Орудиями женского образования были в Риме опять-таки рабы. Учительниц Рим не знал: его рабыни из века в век коснели в глубочайшем невежестве; ни один хозяин не заботился давать своим рабыням хотя бы крохотные зачатки воспитания, исключая разве музыки и танцев, потребных для домашнего балета. Таким образом, приходилось вверять девочек рабам-мужчинам. Что это был за народ, мы видели, говоря о воспитании мальчиков. Теория вероятности заставляет предположить, что плоды рабского учительства на женской половине были еще плачевнее.

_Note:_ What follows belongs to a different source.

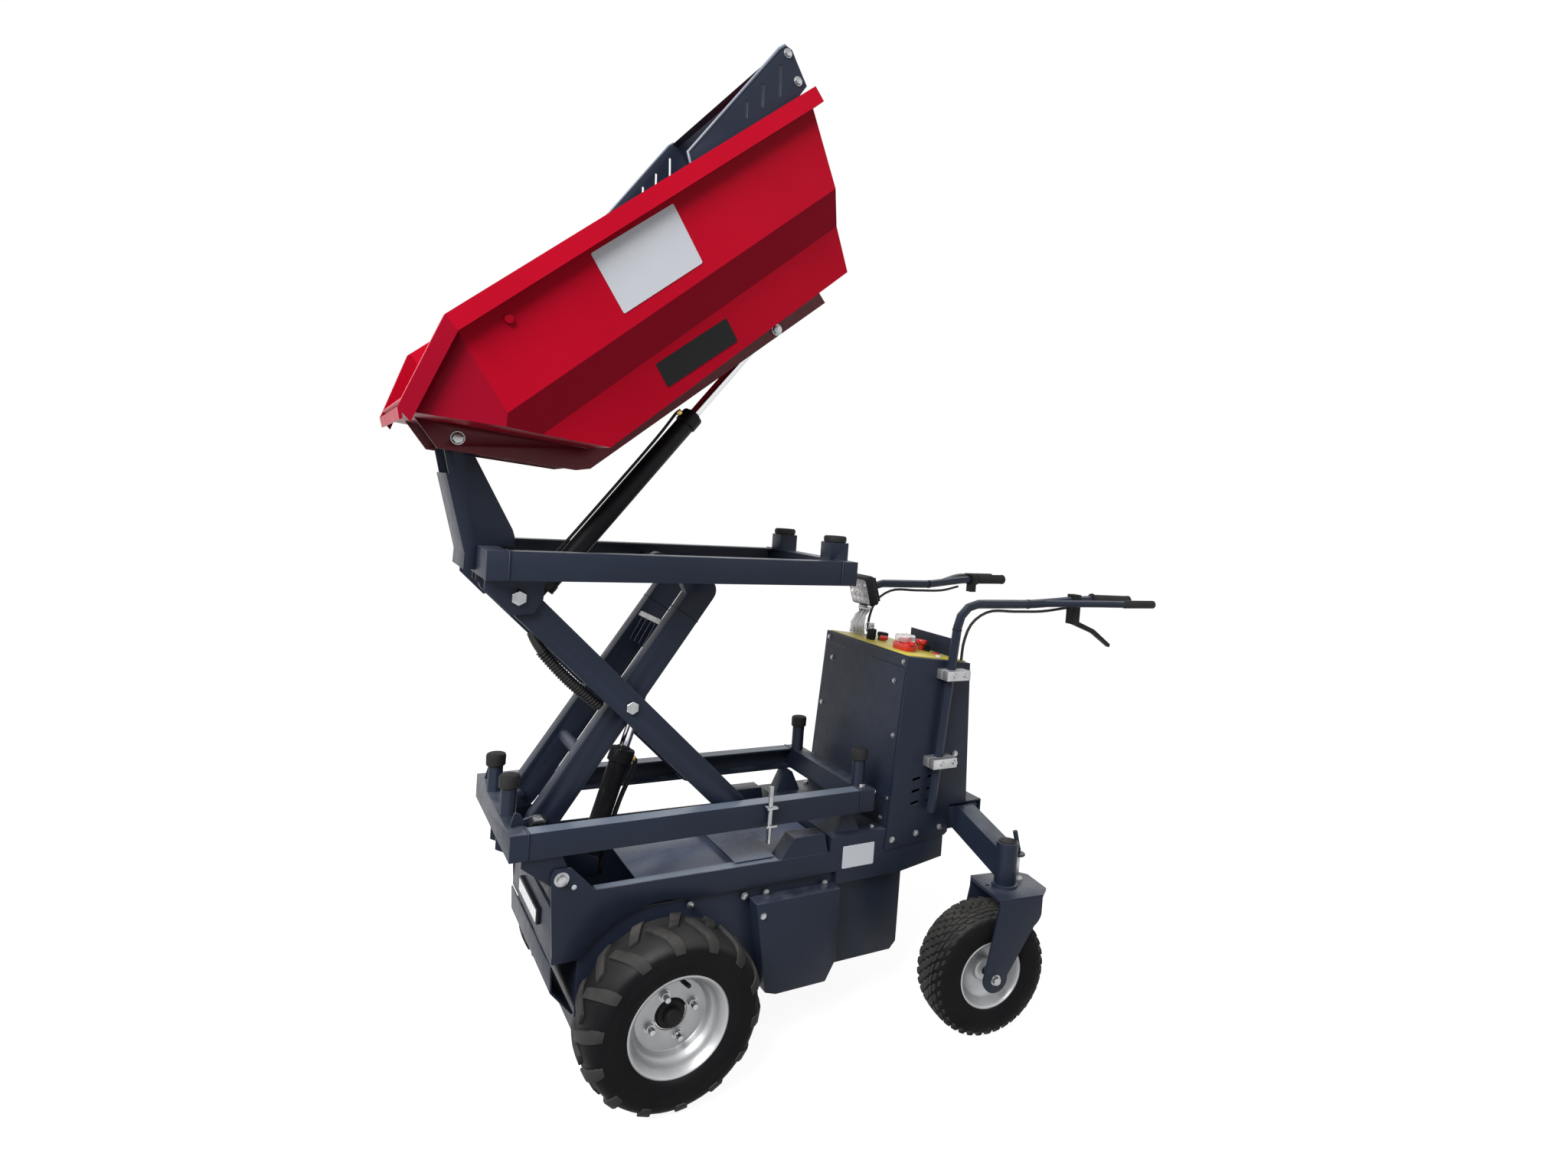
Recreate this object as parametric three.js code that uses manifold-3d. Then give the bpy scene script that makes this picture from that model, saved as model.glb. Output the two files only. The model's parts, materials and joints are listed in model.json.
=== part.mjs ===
// Walk-behind electric site dumper with a scissor lift and a high-tipping skip.
// Millimetres, +Z up, the front of the machine faces -Y and its left side is +X.
// Each sub-part below is built by its own short function and added as one named mesh.

import * as THREE from 'three';
import * as BufferGeometryUtils from 'three/addons/utils/BufferGeometryUtils.js';
import Module from 'manifold-3d';

const wasm = await Module();
wasm.setup();

// ---------------------------------------------------------------- driving dimensions

const fit = 0.4;            // gap left between pieces that touch
const running = 6;          // gap left beside a piece that moves

const frontWheel = { radius: 203, width: 163, track: 608, y: 336, rimRadius: 112, rimWidth: 142 };
const caster = {
  radius: 166, width: 128, rimRadius: 87, rimWidth: 112,
  pivotX: 395, pivotY: 1207, trail: 55, turn: -0.15,
  tubeRadius: 29, tubeLow: 382, tubeHigh: 492, plateHigh: 374,
};

const chassis = {
  half: 222, front: 99, rear: 1122, wall: 5, railTop: 464, railLow: 412, rearTop: 502, rearLow: 379,
  noseLow: 320, earZ: 506, stepY: 769, flange: 40,
};
const pan = { half: 212, front: 150, rear: 790, low: 150, top: 408, wall: 4 };
const rearBox = { half: 190, front: 795, rear: 1013, low: 150 };
const sideCover = { outer: 262, front: 552, rear: 783, low: 150, top: 385 };

const consoleBox = { half: 226, frontLow: 930, frontTop: 964, rearTop: 1168, rearLow: 1191, low: 446,
  topFront: 961, topRear: 937, wall: 3 };
const consolePlate = 3;
const channel = { front: 1126, rear: 1252, low: 460, top: 545, wall: 5, half: 218 };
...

Быть может, ужасающее падение женской нравственности при цезарях надо приписать, — по крайней мере, в значительной доле, — первоначальному влиянию мужчин-воспитателей, развращенных, низких и бессовестных. Разумеется, отцы и матери римские не менее современных щадили темперамент дочерей своих и остерегались давать им в наставники молодых людей или писанных красавцев. Но история сохранила нам пример, что такая предосторожность не спасала иных девушек от гибели. Так, — пишет Валерий Максим, — Фания, дочь Понтия Ауфидиана, по уговору раба- гувернера, отдалась некоему Сатурину. Отец казнил гувернера и убил дочь.